Based on this understanding, likely the four sages transported themselves on the principle of similarity. They moved into paradise by somehow increasing their personal resemblance to paradise. Rabbi Aryeh Kaplan teaches in his work “Meditation and Kabbalah”, that the mystics of that period first purified themselves with the still extant ashes of the red heifer. Upon separation from impurities, they then meditated over a series of divine names to enter into a deep state consciousness; i.e. to access a deep level of soul. 
It seems likely that their goal was to access their ruach level of soul. At the point of ruach consciousness, they would each experience themselves as a ruach, a spirit. All their sense perceptions would be filtered through ruach senses. With ruach eyes”, everything they saw around them would be what a ruach normally sees, namely the Yetzirah level of paradise all around; more specifically “the chambers of Yetzirah. To move around, they’d meditate bonds of similarity with whatever they sought to approach. They did not have to leave their bodies to do this. They would simply be present in paradise by virtue of the soul level they accessed.
Thus, Elisha ben Abuya was simultaneously in his body and walking about in paradise. Since the connection with his body was still intact, he had an earthly anchor and the free choice which came with it. That’s likely why he held responsible. (Also, being simultaneously embodied and not embodied, a dual experience, might have exposed him to the risk of perceiving a duality.) 
In absence of the ashes of the red heifer and the likely lack of spiritual masters initiated into such techniques, I would expect that such ascensions are impossible today. However, even without the experiential access, we can still be open to understand how some of this mystical process might have worked. Plus, it bears valuable lessons for us today. 
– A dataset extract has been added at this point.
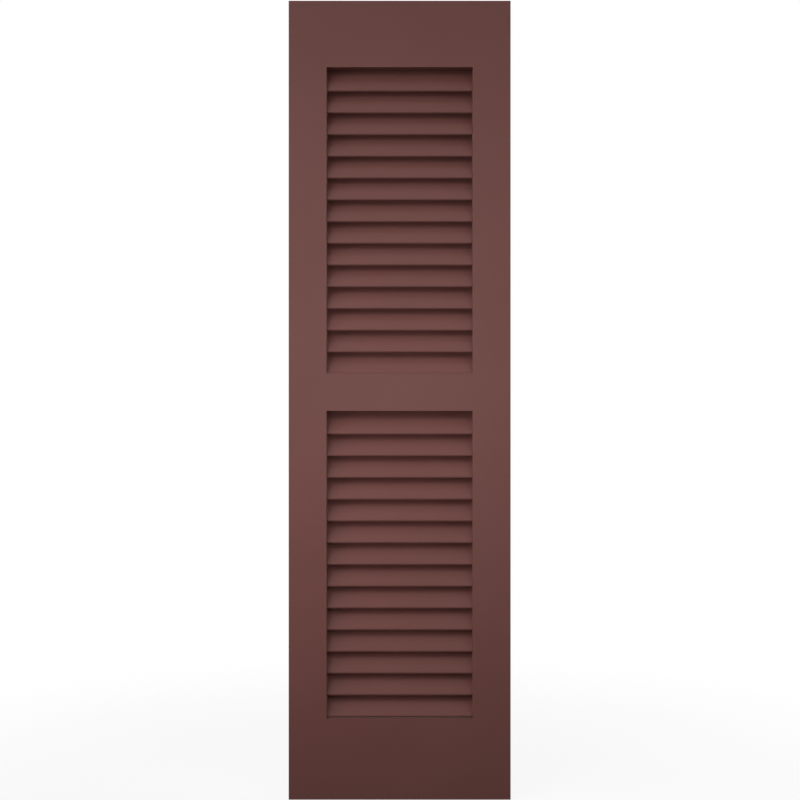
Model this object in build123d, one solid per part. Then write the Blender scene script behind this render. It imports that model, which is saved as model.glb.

It's quoted from the Baal Shem Tov that a person is wherever his/her mind is; which means to whatever s/he connects to mentally. This statement is loaded with implications for what mental tools we can muster in directing our lives to fulfill our positive potentials. For example, it explains a basis for what some refer to as the “law of attraction” and why some engage in exercises of creative visualization. Most importantly, it’s a way to explain the value of each Mitzvah; as in some sense each Mitzvah forms a bond of similarity with God.